▼

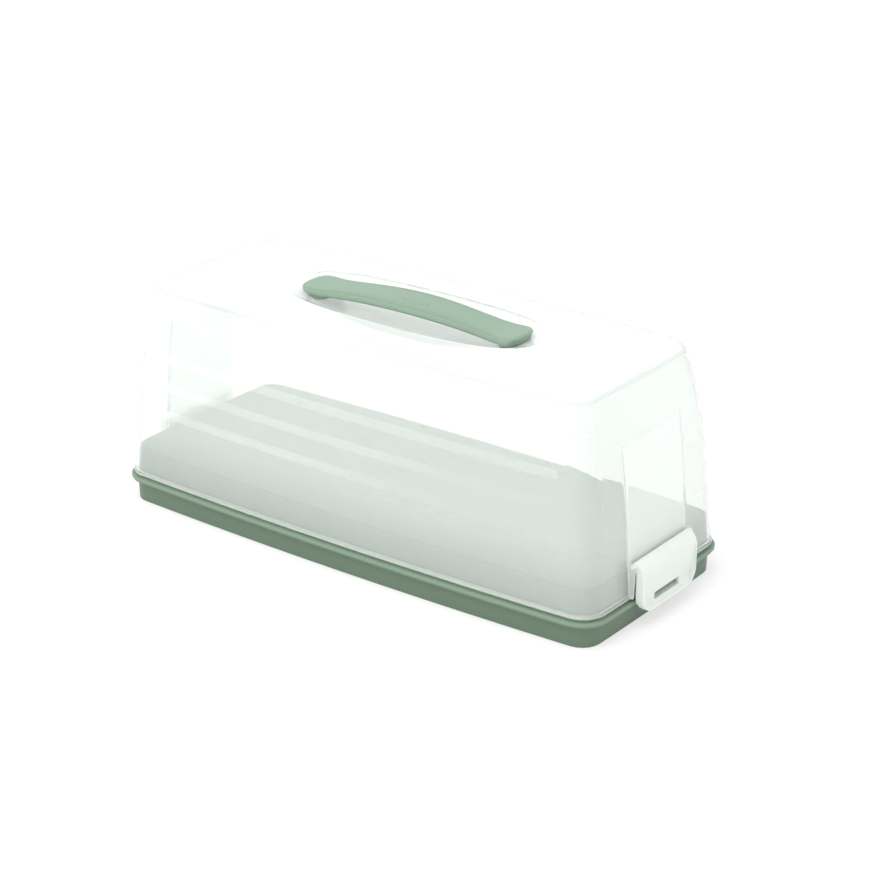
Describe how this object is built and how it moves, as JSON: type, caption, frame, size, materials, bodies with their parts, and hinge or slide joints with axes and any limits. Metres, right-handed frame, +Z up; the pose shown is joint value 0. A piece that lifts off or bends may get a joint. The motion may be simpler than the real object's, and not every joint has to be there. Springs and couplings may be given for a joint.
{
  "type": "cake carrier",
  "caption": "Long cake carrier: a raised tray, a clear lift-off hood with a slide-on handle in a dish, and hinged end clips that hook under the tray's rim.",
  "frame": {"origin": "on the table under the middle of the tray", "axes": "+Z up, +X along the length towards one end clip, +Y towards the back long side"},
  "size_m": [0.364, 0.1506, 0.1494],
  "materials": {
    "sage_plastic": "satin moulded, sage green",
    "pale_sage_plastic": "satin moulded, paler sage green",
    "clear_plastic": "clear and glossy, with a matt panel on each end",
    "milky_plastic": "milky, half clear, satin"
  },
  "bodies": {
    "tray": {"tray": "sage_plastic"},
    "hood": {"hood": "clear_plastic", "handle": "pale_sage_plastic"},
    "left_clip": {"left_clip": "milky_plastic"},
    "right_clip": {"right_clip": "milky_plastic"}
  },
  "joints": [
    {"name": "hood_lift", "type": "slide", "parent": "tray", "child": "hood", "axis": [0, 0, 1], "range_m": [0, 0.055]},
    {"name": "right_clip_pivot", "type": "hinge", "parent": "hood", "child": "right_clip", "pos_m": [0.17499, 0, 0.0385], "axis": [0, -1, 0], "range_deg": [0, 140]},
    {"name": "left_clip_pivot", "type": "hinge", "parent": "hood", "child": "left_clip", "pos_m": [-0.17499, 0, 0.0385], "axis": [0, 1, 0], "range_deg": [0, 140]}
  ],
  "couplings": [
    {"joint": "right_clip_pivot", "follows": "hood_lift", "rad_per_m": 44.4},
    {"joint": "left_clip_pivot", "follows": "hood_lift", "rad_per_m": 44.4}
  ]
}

▲

(Work to complete) Quote each line of the listing above exactly.

(Response to the task)
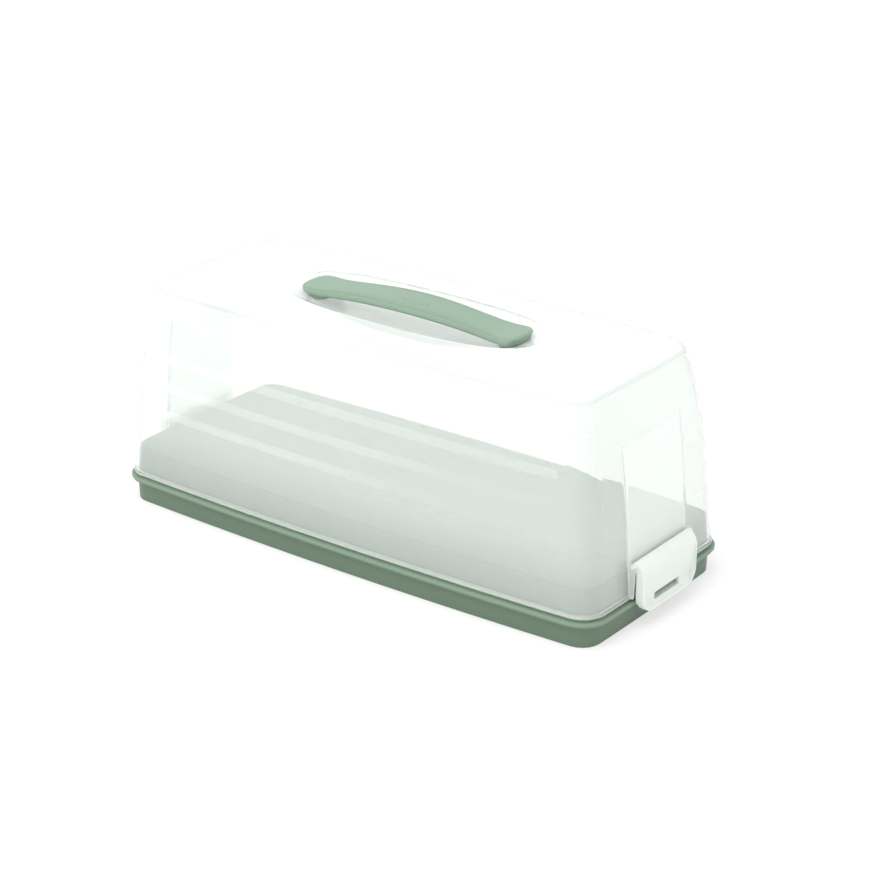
Describe how this object is built and how it moves, as JSON: type, caption, frame, size, materials, bodies with their parts, and hinge or slide joints with axes and any limits. Metres, right-handed frame, +Z up; the pose shown is joint value 0. A piece that lifts off or bends may get a joint. The motion may be simpler than the real object's, and not every joint has to be there. Springs and couplings may be given for a joint.
{
  "type": "cake carrier",
  "caption": "Long cake carrier: a raised tray, a clear lift-off hood with a slide-on handle in a dish, and hinged end clips that hook under the tray's rim.",
  "frame": {"origin": "on the table under the middle of the tray", "axes": "+Z up, +X along the length towards one end clip, +Y towards the back long side"},
  "size_m": [0.364, 0.1506, 0.1494],
  "materials": {
    "sage_plastic": "satin moulded, sage green",
    "pale_sage_plastic": "satin moulded, paler sage green",
    "clear_plastic": "clear and glossy, with a matt panel on each end",
    "milky_plastic": "milky, half clear, satin"
  },
  "bodies": {
    "tray": {"tray": "sage_plastic"},
    "hood": {"hood": "clear_plastic", "handle": "pale_sage_plastic"},
    "left_clip": {"left_clip": "milky_plastic"},
    "right_clip": {"right_clip": "milky_plastic"}
  },
  "joints": [
    {"name": "hood_lift", "type": "slide", "parent": "tray", "child": "hood", "axis": [0, 0, 1], "range_m": [0, 0.055]},
    {"name": "right_clip_pivot", "type": "hinge", "parent": "hood", "child": "right_clip", "pos_m": [0.17499, 0, 0.0385], "axis": [0, -1, 0], "range_deg": [0, 140]},
    {"name": "left_clip_pivot", "type": "hinge", "parent": "hood", "child": "left_clip", "pos_m": [-0.17499, 0, 0.0385], "axis": [0, 1, 0], "range_deg": [0, 140]}
  ],
  "couplings": [
    {"joint": "right_clip_pivot", "follows": "hood_lift", "rad_per_m": 44.4},
    {"joint": "left_clip_pivot", "follows": "hood_lift", "rad_per_m": 44.4}
  ]
}